Some would-be members of the Ordinariate, like several of the commenters here, should think about how they sound. They speak like people who don't really want to become Catholics unless they get the deal they think they deserve, and are anxious and angry that they might not -- which is to say, they sound as if they don't want to become Catholics.

Lines like "the stupidity and non-pastoral nature of some of these characters with whom we have to do" and "starting to look rigged" are not the words of people who come with proper gratitude to accept the Church's gracious offer -- an offer the Church had no reason to extend other than her care for hurting people outside her borders who needed some help in crossing over. Some of these commenters are snarling because the lifeboat (to mix the metaphor) isn't to their taste.

In any case, the situation isn't so dire. "Thousands of souls hang in the balance"? Hardly. Every single one of them can enter the Church if they need to to save their souls. It's very easy to do.

They will not regret it, even if they have to leave some things they like behind. Lots of us have done so and remain eternally grateful to the Church for taking us in and daily conscious of the extraordinary blessings of being inside and not outside.

Richard Griffith said...

I would link a couple of thoughts...the riches of our Anglican patrimony, our Lord's thoughts on the rich man and the eye of a needle, and "anyone who wishes to save his life will lose it"

The door is open to join Christ's church and Christ's vicar had created a way to do this that allows us to retain much of the wealth of our heritage.
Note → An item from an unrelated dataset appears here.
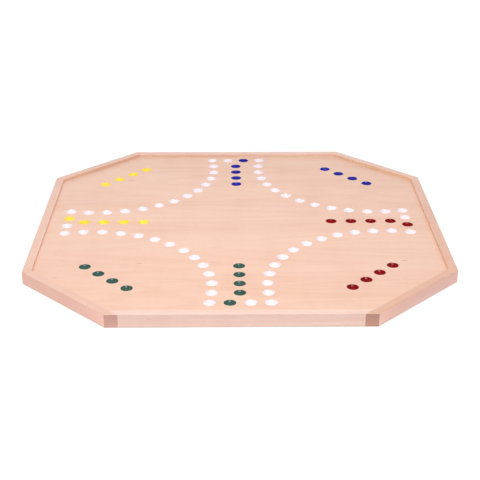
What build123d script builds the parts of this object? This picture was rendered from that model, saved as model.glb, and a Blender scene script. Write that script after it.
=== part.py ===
from build123d import *
import math
import os

# An octagonal wooden marble race board for four players. Millimetres.
# Origin: middle of the underside. +X right, +Y away from the front player, +Z up.

# Outline of the board. Each diagonal face is half as long as a straight face.
# It is a little less deep than wide.
ACROSS_FLATS = 609.6
FRONT_TO_BACK = 607.6
CORNER_CUT = ACROSS_FLATS * (math.sqrt(2) - 1) / 2
HALF_FLATS = ACROSS_FLATS / 2
HALF_DEPTH = FRONT_TO_BACK / 2
HALF_FACE = HALF_FLATS - CORNER_CUT

# Rim rails
RAIL_HEIGHT = 19.05
RAIL_WIDTH = 12.7
EASED_EDGE = 0.5
GROOVE_DEPTH = 5.5

# Veneered panel. A tongue round its core sits in the rails' grooves.
RIM_REVEAL = 4.2
PANEL_THICKNESS = 12.0
VENEER_THICKNESS = 0.6
TONGUE_LENGTH = 5.0
TONGUE_THICKNESS = 4.0
PANEL_TOP = RAIL_HEIGHT - RIM_REVEAL
PANEL_BOTTOM = PANEL_TOP - PANEL_THICKNESS
CORE_BOTTOM = PANEL_BOTTOM + VENEER_THICKNESS
CORE_THICKNESS = PANEL_THICKNESS - 2 * VENEER_THICKNESS
TONGUE_BOTTOM = (PANEL_TOP + PANEL_BOTTOM - TONGUE_THICKNESS) / 2
FACE_VENEER_BOTTOM = PANEL_TOP - VENEER_THICKNESS

# Marble sockets: painted spherical dishes
SOCKET_MOUTH = 16.4
SOCKET_DEPTH = 5.5
ENAMEL_THICKNESS = 0.3
SOCKET_RADIUS = ((SOCKET_MOUTH / 2) ** 2 + SOCKET_DEPTH**2) / (2 * SOCKET_DEPTH)
SOCKET_CENTRE_Z = PANEL_TOP + SOCKET_RADIUS - SOCKET_DEPTH

# Socket layout. The track is four concave arcs, joined by rows of four across the arm ends.
# Front and back arms share one set of sizes, left and right arms another.
PATTERN_SHIFT_X = -2.0
PATTERN_SHIFT_Y = 3.3
PATTERN_TURN = 0.15
ARC_CENTRE_X = 222.8
ARC_CENTRE_Y = 221.7
ARC_RADIUS = 185.0
HALF_ARC_SOCKETS = 6
FRONT_ARC_START = -5.2
FRONT_ARC_STEP = 8.95
SIDE_ARC_START = -3.35
SIDE_ARC_STEP = 8.88
END_ROW_PITCH = 27.5
FRONT_ARM_REACH = 266.9
SIDE_ARM_REACH = 261.2
FINISH_SOCKETS = 4
FRONT_FINISH_REACH = 238.3
FRONT_FINISH_PITCH = 27.5
SIDE_FINISH_REACH = 236.7
SIDE_FINISH_PITCH = 30.6
HOME_SOCKETS = 4
HOME_CENTRE_X = 186.2
HOME_CENTRE_Y = 189.9
HOME_STEP_X = 21.4
HOME_STEP_Y = 22.3

# Each player's own arm, as the way it points, and own home corner, as the signs of X and Y
PLAYERS = {
    "green": {"arm": (0, -1), "corner": (-1, -1)},
    "red": {"arm": (1, 0), "corner": (1, -1)},
    "blue": {"arm": (0, 1), "corner": (1, 1)},
    "yellow": {"arm": (-1, 0), "corner": (-1, 1)},
}

# Large enough to cut right across or right through the board
OVERSIZE = 2 * ACROSS_FLATS


def octagon(inset):
    """The board's outline, with every face moved in by inset."""
    side = HALF_FLATS - inset
    front = HALF_DEPTH - inset
    cut = CORNER_CUT - inset * (2 - math.sqrt(2))
    corners = [(cut - side, -front), (side - cut, -front), (side, cut - front), (side, front - cut)]
    corners += [(-x, -y) for x, y in corners]
    return Polygon(*corners, align=None)


def layer(inset, bottom, thickness):
    """A flat octagonal layer of the board."""
    return Pos(0, 0, bottom) * extrude(octagon(inset), amount=thickness, dir=(0, 0, 1))


# Socket positions


def half_arcs():
    """The sockets of one quarter's concave arc, in the +X +Y quarter."""
    spots = []
    for i in range(HALF_ARC_SOCKETS):
        turn = math.radians(FRONT_ARC_START + i * FRONT_ARC_STEP)
        spots.append((ARC_CENTRE_X - ARC_RADIUS * math.cos(turn), ARC_CENTRE_Y - ARC_RADIUS * math.sin(turn)))
        turn = math.radians(SIDE_ARC_START + i * SIDE_ARC_STEP)
        spots.append((ARC_CENTRE_X - ARC_RADIUS * math.sin(turn), ARC_CENTRE_Y - ARC_RADIUS * math.cos(turn)))
    return spots


def arm_end(arm, along_row):
    """A place in the end row of an arm, along_row pitches from the arm's middle."""
    x, y = arm
    if x:
        return (x * SIDE_ARM_REACH, along_row * END_ROW_PITCH)
    return (along_row * END_ROW_PITCH, y * FRONT_ARM_REACH)


def start_side(arm):
    """Which side of its arm's middle a player's start socket is on."""
    x, y = arm
    return y - x


def track_spots():
    """The white sockets."""
    quarter = half_arcs()
    spots = [(x * sx, y * sy) for sx in (-1, 1) for sy in (-1, 1) for x, y in quarter]
    for player in PLAYERS.values():
        for along_row in (-1.5, 1.5, -0.5 * start_side(player["arm"])):
            spots.append(arm_end(player["arm"], along_row))
    return spots


def start_spots(player):
    return [arm_end(player["arm"], 0.5 * start_side(player["arm"]))]


def finish_spots(player):
    """The column that leads in along a player's arm."""
    x, y = player["arm"]
    side = [(x * (SIDE_FINISH_REACH - i * SIDE_FINISH_PITCH), 0) for i in range(FINISH_SOCKETS)]
    front = [(0, y * (FRONT_FINISH_REACH - i * FRONT_FINISH_PITCH)) for i in range(FINISH_SOCKETS)]
    return side if x else front


def home_spots(player):
    """The row where a player's marbles wait, along the diagonal rail of that corner."""
    x, y = player["corner"]
    steps = [i - (HOME_SOCKETS - 1) / 2 for i in range(HOME_SOCKETS)]
    return [(x * (HOME_CENTRE_X + i * HOME_STEP_X), y * (HOME_CENTRE_Y - i * HOME_STEP_Y)) for i in steps]


def socket_groups():
    """Every socket on the board, by the name of its coat of enamel."""
    groups = {"white_track_enamel": track_spots()}
    for colour, player in PLAYERS.items():
        groups[colour + "_start_enamel"] = start_spots(player)
        groups[colour + "_finish_enamel"] = finish_spots(player)
        groups[colour + "_home_enamel"] = home_spots(player)
    return {name: [on_board(x, y) for x, y in spots] for name, spots in groups.items()}


def on_board(x, y):
    """A place in the layout, on the board. The layout isn't quite central or square with the rim."""
    turn = math.radians(PATTERN_TURN)
    return (
        PATTERN_SHIFT_X + x * math.cos(turn) - y * math.sin(turn),
        PATTERN_SHIFT_Y + x * math.sin(turn) + y * math.cos(turn),
    )


# Pieces


def rim():
    """All eight rails as one ring, with the panel's groove and eased long edges."""
    ring = layer(0, 0, RAIL_HEIGHT) - layer(RAIL_WIDTH, 0, RAIL_HEIGHT)
    ring = ring - layer(RAIL_WIDTH - GROOVE_DEPTH, TONGUE_BOTTOM, TONGUE_THICKNESS)
    long_edges = ring.edges().filter_by_position(Axis.Z, RAIL_HEIGHT, RAIL_HEIGHT)
    long_edges += ring.edges().filter_by_position(Axis.Z, 0, 0)
    return fillet(long_edges, EASED_EDGE)


def corner_block(turn):
    """Everything outside the inner face of one diagonal rail."""
    inner_face = (HALF_FACE + HALF_DEPTH) / math.sqrt(2) - RAIL_WIDTH
    block = Pos(inner_face + OVERSIZE / 2, 0, 0) * Box(OVERSIZE, OVERSIZE, OVERSIZE)
    return Rot(0, 0, turn) * block


def side_block(turn):
    """Everything on one side of the board's middle, about as wide as a straight rail is long."""
    block = Pos(OVERSIZE / 2, 0, 0) * Box(OVERSIZE, ACROSS_FLATS - CORNER_CUT, OVERSIZE)
    return Rot(0, 0, turn) * block


def rails():
    """The diagonal rails run through, and the straight rails butt between them."""
    ring = rim()
    diagonal = {"back_right": 45, "back_left": 135, "front_left": 225, "front_right": 315}
    straight = {"right": 0, "back": 90, "left": 180, "front": 270}
    found = {name + "_rail": ring & corner_block(turn) for name, turn in diagonal.items()}
    between = ring
    for turn in diagonal.values():
        between = between - corner_block(turn)
    for name, turn in straight.items():
        found[name + "_rail"] = between & side_block(turn)
    return found


def panel_layers(spots):
    """The panel's core and two face veneers, with the sockets cut through the upper veneer into the core."""
    dish = Pos(0, 0, SOCKET_CENTRE_Z) * Sphere(SOCKET_RADIUS + ENAMEL_THICKNESS)
    dishes = [Pos(x, y, 0) * dish for x, y in spots]
    core = layer(RAIL_WIDTH, CORE_BOTTOM, CORE_THICKNESS)
    tongue = layer(RAIL_WIDTH - TONGUE_LENGTH, TONGUE_BOTTOM, TONGUE_THICKNESS)
    return {
        "playing_face_veneer": layer(RAIL_WIDTH, FACE_VENEER_BOTTOM, VENEER_THICKNESS) - dishes,
        "panel_core": core + tongue - dishes,
        "back_face_veneer": layer(RAIL_WIDTH, PANEL_BOTTOM, VENEER_THICKNESS),
    }


def enamel_coat():
    """The paint in one socket: a thin dish, open at the playing face."""
    centre = Pos(0, 0, SOCKET_CENTRE_Z)
    skin = centre * Sphere(SOCKET_RADIUS + ENAMEL_THICKNESS) - centre * Sphere(SOCKET_RADIUS)
    above = Pos(0, 0, PANEL_TOP + OVERSIZE / 2) * Box(OVERSIZE, OVERSIZE, OVERSIZE)
    return skin - above


def save(name, solids):
    export_step(Compound(label=name, children=solids), os.path.join("parts", name + ".step"))


def main():
    os.makedirs("parts", exist_ok=True)
    groups = socket_groups()
    spots = [spot for group in groups.values() for spot in group]
    for name, piece in {**rails(), **panel_layers(spots)}.items():
        save(name, piece.solids())
    coat = enamel_coat().solid()
    for name, group in groups.items():
        save(name, [Pos(x, y, 0) * coat for x, y in group])


main()
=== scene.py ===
import bmesh
import bpy
import math
import random
from mathutils import Matrix, Vector, geometry


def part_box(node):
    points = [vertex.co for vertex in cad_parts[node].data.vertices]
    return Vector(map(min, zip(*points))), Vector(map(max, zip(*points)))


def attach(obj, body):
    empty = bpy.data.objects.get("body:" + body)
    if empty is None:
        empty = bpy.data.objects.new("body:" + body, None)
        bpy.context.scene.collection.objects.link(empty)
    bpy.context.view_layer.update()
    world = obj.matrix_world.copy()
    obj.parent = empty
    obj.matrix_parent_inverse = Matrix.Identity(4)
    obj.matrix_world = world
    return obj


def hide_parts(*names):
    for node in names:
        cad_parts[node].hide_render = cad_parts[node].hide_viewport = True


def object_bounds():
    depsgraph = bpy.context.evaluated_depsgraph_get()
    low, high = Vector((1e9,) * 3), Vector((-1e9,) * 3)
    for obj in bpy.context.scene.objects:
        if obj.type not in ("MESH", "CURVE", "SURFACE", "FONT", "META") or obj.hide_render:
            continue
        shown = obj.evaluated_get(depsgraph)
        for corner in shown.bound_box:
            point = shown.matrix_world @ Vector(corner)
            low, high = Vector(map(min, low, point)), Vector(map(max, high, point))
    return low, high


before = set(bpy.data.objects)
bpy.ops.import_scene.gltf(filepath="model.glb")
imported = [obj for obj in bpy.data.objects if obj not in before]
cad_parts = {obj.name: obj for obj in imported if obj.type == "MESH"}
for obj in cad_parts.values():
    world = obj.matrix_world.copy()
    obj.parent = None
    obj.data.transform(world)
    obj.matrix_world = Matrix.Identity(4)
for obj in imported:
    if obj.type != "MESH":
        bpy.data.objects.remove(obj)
cad_box = [list(corner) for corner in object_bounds()]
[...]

Please God we do not turn away because of our inability to be humble.

Anonymous said...

What bemuses me is the fact that he - like most Americans - have no qualms leaving the Anglican Church because of the ordination of gay men and yet he is obviously obese. This is a clear violation of biblical teachings. Why is there one rule for gays and a different one for what used to be called gluttony but is now standard in fat and immoral America?